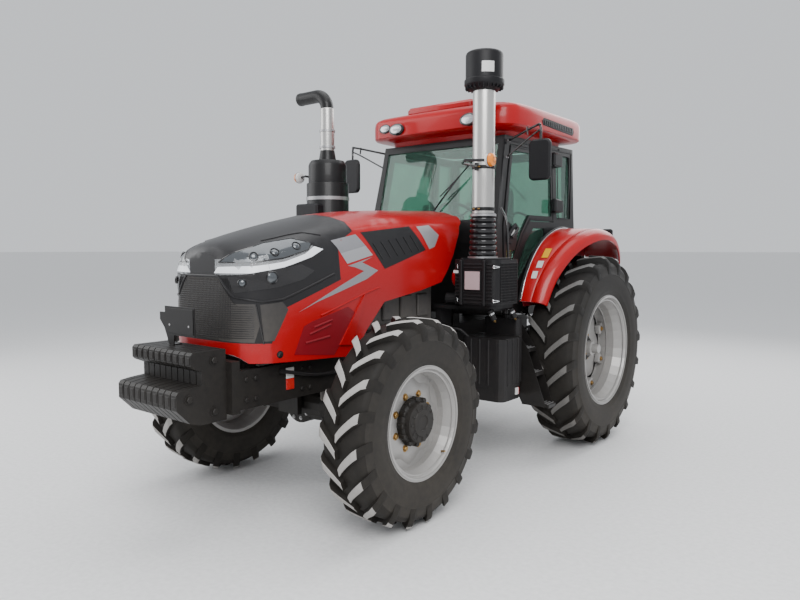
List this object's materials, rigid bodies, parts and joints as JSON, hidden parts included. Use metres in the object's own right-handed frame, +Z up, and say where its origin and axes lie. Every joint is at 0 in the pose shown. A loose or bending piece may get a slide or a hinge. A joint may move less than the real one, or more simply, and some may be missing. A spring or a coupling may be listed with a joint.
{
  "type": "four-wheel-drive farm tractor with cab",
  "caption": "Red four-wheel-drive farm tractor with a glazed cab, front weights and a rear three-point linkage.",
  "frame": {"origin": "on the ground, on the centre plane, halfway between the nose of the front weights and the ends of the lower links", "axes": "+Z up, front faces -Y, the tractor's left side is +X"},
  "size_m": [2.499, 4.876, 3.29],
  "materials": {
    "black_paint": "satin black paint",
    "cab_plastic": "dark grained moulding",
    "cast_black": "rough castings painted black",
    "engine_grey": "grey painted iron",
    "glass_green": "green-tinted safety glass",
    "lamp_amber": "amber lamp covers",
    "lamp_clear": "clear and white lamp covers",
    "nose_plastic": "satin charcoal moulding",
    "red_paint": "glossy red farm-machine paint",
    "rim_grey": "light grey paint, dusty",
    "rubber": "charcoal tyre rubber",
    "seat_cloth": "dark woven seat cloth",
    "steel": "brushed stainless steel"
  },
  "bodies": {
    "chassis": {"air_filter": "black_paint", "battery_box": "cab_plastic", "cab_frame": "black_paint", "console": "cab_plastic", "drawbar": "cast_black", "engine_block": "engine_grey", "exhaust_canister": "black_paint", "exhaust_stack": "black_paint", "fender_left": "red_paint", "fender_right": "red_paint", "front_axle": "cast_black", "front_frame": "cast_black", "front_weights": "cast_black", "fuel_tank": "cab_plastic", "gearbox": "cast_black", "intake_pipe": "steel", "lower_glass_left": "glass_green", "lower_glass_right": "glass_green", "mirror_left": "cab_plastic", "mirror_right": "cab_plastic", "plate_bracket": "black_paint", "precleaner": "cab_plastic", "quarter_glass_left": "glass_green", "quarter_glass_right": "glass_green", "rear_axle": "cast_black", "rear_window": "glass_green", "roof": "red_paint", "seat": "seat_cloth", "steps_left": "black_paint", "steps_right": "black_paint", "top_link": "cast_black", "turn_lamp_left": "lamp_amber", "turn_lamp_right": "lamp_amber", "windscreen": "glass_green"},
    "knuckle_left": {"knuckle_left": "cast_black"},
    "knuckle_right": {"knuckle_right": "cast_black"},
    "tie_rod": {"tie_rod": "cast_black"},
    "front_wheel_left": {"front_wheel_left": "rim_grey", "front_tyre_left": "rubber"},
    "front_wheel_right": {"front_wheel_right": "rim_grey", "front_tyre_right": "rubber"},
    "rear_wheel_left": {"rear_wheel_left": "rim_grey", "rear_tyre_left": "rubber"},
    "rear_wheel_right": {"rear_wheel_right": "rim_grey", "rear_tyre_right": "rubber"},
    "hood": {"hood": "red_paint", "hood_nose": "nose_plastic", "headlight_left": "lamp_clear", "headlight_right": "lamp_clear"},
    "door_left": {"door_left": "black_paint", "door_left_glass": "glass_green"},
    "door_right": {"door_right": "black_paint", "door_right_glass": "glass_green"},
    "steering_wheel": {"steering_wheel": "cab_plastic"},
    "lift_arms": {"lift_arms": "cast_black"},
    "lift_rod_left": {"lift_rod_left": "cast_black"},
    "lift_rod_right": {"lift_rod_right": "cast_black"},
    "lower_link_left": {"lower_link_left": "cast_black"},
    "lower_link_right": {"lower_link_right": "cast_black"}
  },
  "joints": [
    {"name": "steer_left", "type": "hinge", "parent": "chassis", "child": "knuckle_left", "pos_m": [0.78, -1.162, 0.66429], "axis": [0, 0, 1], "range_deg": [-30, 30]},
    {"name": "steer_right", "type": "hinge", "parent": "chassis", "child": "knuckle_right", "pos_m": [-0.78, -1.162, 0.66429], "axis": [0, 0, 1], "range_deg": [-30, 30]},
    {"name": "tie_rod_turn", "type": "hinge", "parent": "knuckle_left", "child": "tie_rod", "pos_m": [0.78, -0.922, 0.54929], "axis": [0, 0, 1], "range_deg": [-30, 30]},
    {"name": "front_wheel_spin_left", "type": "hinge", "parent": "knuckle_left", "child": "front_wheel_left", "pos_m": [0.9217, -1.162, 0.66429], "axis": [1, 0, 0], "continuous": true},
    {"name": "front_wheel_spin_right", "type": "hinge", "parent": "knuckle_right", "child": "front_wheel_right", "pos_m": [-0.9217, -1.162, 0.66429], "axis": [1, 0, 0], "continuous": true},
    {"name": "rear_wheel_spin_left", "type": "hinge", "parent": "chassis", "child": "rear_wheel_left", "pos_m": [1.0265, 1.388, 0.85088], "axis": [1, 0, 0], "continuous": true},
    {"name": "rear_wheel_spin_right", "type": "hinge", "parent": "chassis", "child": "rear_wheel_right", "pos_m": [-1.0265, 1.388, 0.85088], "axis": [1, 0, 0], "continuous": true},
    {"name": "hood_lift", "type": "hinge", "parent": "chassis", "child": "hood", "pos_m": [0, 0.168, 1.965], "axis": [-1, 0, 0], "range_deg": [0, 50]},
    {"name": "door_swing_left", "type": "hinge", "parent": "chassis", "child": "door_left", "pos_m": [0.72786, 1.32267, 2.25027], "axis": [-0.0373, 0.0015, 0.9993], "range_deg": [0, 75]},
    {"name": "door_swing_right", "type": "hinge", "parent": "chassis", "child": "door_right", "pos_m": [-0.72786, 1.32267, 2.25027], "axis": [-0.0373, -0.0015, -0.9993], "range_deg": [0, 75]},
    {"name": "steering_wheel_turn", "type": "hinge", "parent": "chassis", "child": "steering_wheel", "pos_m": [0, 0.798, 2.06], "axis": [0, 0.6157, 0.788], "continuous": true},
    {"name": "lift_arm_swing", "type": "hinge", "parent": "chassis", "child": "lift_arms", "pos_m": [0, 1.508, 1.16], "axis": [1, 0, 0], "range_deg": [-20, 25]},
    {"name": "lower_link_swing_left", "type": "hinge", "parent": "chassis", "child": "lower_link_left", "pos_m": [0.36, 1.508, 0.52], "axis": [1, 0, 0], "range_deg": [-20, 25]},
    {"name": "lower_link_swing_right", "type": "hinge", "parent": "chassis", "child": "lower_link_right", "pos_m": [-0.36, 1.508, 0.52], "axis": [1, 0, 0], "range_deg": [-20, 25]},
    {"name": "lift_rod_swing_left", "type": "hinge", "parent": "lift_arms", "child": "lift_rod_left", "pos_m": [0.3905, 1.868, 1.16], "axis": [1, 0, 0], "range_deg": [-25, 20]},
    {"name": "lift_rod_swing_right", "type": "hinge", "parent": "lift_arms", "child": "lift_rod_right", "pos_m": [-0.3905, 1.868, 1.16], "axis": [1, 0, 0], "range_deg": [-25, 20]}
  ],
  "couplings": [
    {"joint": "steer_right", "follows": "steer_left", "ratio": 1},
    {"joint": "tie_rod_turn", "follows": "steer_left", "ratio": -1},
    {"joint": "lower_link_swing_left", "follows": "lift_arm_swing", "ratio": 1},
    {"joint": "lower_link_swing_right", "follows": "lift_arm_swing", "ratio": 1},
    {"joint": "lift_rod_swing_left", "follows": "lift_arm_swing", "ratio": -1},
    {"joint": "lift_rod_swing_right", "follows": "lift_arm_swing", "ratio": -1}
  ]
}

---*---

## Exercise objective
Copy each line of the listing that contains the string "joints".

## Exercise answer
List this object's materials, rigid bodies, parts and joints as JSON, hidden parts included. Use metres in the object's own right-handed frame, +Z up, and say where its origin and axes lie. Every joint is at 0 in the pose shown. A loose or bending piece may get a slide or a hinge. A joint may move less than the real one, or more simply, and some may be missing. A spring or a coupling may be listed with a joint.
  "joints": [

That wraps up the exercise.